Tant le Sénat que l'Assemblée nationale ont validé la possibilité de conclure des conventions judiciaires d'intérêt public (CJIP) - qui ont donné lieu à des applications médiatisées dans le champ fiscal - en matière environnementale.
Sans que ce point soit bloquant, nous nous interrogeons sur l'article 8 bis C qui, à la suite d'un amendement gouvernemental adopté par l'Assemblée nationale, donne aux inspecteurs de l'Office français de la biodiversité (OFB) des compétences de police judiciaire. Cela ne m'enthousiasme pas pour des questions de principe : cette dissémination des officiers de police judiciaire n'est pas une grande avancée démocratique. Quelle sera l'articulation entre la fonction de direction de l'enquête dévolue aux parquets et ces inspecteurs issus d'agences de l'État moins indépendantes ? Je crains que cette dissémination engendre certaines difficultés.

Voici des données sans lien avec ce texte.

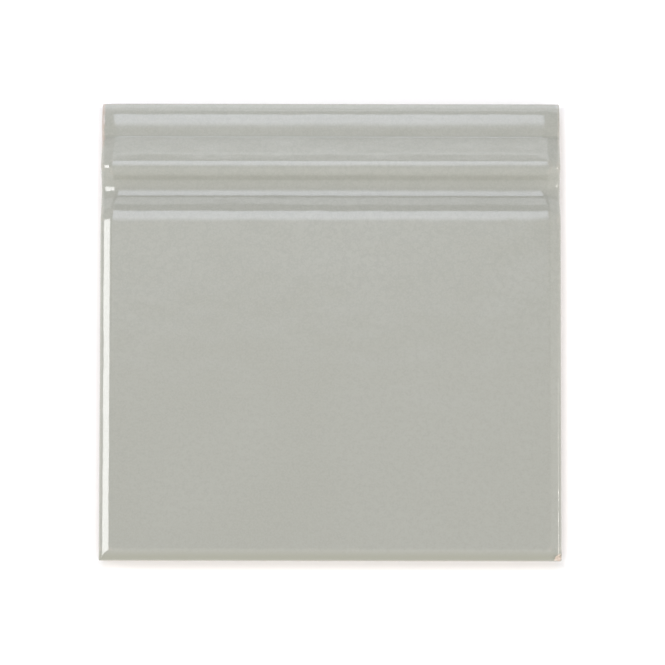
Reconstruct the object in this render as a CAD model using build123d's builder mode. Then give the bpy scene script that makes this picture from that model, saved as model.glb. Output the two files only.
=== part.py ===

Mais ce sujet technique ne doit pas entraîner de longs débats entre nous, tout comme le suivant.
Selon le texte adopté par l'Assemblée nationale, le parquet national antiterroriste (PNAT) ne pourra plus être saisi sur les sujets d'espionnage. Auparavant, cela relevait d'une section spécialisée du parquet de Paris. Le PNAT a changé d'avis entre les lectures dans chaque chambre, estimant qu'il avait suffisamment de responsabilités avec la seule lutte antiterroriste.
Le projet de loi tire les conséquences d'une série de questions prioritaires de constitutionnalité (QPC), et en anticipe certaines, par exemple pour renforcer les garanties des personnes sous tutelle ou curatelle. Une autre disposition ravira les amoureux de l'histoire du droit puisqu'il s'agit de la procédure de « réhabilitation » des condamnés à mort, qui ne concernera que fort peu de cas...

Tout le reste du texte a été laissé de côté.